• **WORK REQUIRED**: Please say how many lines of the listing hold "body", with no other words in the answer.

• **RAW DATA**:
----

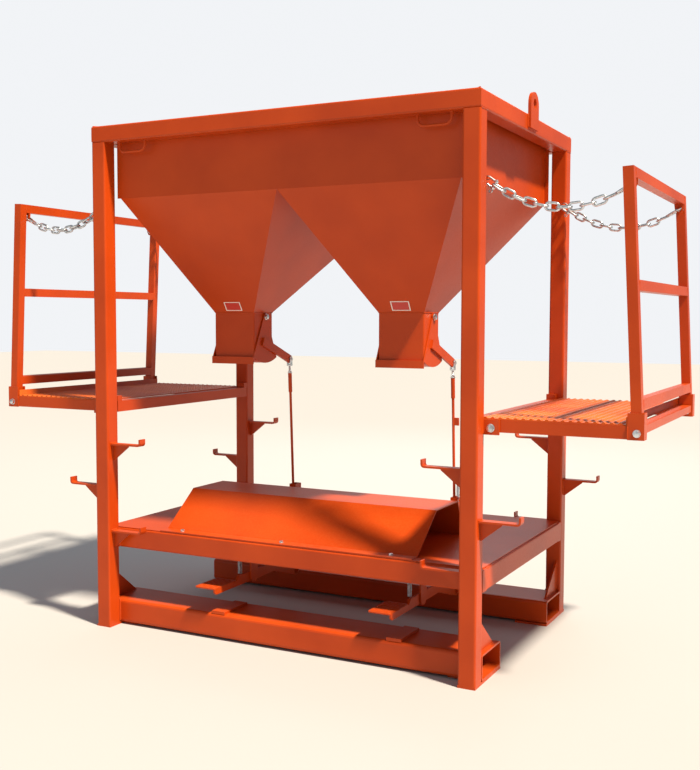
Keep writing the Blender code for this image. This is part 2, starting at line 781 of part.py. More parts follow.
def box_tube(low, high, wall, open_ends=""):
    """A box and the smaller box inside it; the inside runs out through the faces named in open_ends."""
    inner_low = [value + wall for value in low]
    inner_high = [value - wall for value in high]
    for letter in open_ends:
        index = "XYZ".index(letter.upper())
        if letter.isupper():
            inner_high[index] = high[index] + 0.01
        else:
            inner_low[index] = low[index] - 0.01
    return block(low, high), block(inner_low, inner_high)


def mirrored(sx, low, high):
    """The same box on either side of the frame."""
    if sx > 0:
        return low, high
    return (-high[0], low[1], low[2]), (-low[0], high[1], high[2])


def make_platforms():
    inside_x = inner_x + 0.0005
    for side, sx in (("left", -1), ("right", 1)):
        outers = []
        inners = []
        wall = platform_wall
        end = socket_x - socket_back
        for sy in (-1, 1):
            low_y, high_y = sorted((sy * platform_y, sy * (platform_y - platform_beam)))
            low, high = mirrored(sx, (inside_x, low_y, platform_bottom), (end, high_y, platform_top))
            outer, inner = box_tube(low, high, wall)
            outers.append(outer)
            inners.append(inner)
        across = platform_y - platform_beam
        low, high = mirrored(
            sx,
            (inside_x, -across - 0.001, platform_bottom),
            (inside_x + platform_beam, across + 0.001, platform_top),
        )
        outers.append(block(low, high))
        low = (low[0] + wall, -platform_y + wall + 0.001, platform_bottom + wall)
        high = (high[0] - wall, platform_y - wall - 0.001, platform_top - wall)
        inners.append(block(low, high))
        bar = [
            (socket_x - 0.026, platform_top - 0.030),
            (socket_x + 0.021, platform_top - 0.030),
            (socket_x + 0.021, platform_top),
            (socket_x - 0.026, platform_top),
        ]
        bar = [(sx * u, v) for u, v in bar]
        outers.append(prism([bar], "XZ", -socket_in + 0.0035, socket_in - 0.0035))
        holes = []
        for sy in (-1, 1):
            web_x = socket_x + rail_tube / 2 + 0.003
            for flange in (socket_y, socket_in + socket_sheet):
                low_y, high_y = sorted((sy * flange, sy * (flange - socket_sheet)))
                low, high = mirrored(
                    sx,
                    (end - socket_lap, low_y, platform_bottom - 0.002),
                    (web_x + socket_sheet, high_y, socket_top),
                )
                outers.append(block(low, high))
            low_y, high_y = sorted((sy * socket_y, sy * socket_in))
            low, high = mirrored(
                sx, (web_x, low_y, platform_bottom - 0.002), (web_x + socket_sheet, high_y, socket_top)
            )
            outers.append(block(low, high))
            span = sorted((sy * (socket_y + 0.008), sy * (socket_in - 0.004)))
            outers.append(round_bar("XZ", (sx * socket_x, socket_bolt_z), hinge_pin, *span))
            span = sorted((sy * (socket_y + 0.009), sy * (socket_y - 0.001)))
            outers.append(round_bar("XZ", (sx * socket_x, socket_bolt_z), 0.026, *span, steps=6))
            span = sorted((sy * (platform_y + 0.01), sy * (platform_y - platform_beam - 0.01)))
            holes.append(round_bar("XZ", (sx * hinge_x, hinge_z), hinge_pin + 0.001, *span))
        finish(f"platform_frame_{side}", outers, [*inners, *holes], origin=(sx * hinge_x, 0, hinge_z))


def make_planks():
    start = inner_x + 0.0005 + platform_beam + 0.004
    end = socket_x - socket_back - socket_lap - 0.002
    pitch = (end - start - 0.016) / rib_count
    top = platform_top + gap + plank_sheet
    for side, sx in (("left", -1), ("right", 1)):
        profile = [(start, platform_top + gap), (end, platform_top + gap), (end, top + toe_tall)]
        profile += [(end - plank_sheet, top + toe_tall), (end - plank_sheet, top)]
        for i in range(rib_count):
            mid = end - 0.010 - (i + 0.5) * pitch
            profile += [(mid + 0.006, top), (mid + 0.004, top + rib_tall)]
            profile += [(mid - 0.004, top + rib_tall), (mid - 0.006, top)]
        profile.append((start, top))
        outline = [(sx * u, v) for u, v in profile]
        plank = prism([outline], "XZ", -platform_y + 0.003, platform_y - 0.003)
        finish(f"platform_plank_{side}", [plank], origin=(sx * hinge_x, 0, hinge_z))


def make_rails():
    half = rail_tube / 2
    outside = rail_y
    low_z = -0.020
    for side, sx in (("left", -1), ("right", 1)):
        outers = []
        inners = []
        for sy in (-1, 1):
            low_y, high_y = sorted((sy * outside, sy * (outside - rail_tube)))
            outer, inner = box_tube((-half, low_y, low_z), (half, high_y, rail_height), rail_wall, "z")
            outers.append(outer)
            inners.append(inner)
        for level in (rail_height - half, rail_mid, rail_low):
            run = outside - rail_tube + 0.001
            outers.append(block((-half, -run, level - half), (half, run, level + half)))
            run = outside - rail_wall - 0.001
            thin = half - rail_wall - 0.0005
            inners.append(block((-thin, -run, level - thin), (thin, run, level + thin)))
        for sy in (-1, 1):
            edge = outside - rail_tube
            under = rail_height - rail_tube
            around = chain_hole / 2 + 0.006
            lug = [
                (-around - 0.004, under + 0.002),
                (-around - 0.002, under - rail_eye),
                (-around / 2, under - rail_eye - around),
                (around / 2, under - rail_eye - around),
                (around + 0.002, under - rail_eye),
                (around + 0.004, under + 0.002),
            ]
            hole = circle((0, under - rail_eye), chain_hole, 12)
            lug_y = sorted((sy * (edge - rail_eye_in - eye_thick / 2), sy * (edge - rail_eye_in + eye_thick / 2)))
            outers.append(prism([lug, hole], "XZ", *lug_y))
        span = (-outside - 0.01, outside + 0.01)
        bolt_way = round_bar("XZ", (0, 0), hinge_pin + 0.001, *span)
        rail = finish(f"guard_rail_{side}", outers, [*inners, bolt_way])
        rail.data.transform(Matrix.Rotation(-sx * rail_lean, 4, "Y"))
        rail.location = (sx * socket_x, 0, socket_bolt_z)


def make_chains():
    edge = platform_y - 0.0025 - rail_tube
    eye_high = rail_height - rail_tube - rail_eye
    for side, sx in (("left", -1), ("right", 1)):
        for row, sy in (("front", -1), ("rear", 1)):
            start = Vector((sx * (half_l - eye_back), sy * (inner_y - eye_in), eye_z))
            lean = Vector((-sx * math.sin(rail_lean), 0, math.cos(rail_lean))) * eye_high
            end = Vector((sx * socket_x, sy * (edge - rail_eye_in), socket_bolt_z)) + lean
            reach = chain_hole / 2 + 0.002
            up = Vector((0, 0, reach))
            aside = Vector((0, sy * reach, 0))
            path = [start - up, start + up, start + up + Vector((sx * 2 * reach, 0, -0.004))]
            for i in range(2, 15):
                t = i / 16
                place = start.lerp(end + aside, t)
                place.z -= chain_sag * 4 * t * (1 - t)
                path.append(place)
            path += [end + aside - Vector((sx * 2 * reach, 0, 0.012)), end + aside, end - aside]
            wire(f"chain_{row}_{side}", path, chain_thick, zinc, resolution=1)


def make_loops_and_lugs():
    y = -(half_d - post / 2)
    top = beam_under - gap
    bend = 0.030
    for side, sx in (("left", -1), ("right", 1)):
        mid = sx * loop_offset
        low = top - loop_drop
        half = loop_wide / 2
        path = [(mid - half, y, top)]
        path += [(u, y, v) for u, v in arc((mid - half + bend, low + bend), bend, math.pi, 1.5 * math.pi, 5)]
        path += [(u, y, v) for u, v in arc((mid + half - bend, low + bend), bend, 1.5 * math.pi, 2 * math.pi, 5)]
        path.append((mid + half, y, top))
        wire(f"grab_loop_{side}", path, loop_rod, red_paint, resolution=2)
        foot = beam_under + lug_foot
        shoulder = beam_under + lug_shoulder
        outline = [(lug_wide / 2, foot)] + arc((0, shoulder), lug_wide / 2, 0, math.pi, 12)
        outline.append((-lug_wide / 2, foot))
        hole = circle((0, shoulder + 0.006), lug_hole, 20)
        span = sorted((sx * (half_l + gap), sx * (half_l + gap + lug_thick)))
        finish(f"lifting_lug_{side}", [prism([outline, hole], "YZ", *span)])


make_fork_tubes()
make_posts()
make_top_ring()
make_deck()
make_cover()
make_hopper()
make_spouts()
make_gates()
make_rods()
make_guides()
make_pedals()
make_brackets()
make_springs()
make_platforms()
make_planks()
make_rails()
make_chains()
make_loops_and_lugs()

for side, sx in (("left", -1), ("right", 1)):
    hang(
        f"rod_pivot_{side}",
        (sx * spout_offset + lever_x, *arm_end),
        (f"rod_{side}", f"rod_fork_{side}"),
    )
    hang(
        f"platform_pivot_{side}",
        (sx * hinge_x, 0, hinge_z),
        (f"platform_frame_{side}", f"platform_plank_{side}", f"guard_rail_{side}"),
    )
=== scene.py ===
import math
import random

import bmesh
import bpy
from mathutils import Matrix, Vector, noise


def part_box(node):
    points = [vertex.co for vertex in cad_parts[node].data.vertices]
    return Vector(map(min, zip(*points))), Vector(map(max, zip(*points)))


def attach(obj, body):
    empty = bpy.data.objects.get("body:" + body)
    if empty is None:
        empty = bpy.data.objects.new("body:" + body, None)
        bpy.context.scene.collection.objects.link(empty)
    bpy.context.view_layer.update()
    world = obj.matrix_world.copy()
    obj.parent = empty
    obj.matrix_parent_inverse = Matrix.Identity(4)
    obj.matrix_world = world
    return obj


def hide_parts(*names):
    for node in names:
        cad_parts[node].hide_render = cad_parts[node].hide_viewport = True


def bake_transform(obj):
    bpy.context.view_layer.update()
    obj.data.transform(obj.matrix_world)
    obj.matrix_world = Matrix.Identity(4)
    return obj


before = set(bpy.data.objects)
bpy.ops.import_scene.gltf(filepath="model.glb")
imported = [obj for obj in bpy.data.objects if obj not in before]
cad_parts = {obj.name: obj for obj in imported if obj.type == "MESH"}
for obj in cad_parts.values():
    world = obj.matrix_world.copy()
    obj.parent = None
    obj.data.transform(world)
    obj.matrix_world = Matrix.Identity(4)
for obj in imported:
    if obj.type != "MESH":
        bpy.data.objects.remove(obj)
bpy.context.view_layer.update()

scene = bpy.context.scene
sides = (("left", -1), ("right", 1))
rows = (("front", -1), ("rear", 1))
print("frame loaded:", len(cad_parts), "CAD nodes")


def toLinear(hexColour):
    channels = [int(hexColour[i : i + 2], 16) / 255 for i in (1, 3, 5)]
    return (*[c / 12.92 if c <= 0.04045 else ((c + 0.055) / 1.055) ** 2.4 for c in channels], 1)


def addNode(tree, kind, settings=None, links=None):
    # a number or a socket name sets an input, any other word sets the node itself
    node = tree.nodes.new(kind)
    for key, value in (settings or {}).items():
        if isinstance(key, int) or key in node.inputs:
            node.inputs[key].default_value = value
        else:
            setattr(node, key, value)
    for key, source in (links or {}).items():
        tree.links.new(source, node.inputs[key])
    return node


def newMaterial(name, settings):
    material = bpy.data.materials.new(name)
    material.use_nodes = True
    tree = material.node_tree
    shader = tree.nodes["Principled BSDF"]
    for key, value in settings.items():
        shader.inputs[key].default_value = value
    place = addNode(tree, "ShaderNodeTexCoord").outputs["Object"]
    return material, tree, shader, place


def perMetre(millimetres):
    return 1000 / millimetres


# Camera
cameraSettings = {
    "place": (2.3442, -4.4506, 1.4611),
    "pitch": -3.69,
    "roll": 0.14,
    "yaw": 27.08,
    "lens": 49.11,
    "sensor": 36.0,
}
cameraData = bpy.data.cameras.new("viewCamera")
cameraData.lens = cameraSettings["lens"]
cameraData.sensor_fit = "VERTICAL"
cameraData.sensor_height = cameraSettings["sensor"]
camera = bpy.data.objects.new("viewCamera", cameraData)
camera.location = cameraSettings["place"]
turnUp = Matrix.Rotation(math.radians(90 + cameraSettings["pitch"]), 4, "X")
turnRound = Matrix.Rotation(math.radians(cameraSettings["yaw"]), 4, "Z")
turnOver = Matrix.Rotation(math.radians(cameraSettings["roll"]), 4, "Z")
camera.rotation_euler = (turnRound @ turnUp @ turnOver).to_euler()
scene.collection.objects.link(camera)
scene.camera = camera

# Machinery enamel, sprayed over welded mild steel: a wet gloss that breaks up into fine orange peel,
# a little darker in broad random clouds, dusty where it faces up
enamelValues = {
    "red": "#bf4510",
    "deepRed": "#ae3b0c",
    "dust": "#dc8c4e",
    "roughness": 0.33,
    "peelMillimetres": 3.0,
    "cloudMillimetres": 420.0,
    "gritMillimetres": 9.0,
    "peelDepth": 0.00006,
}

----

• **EXERCISE RESPONSE**: 3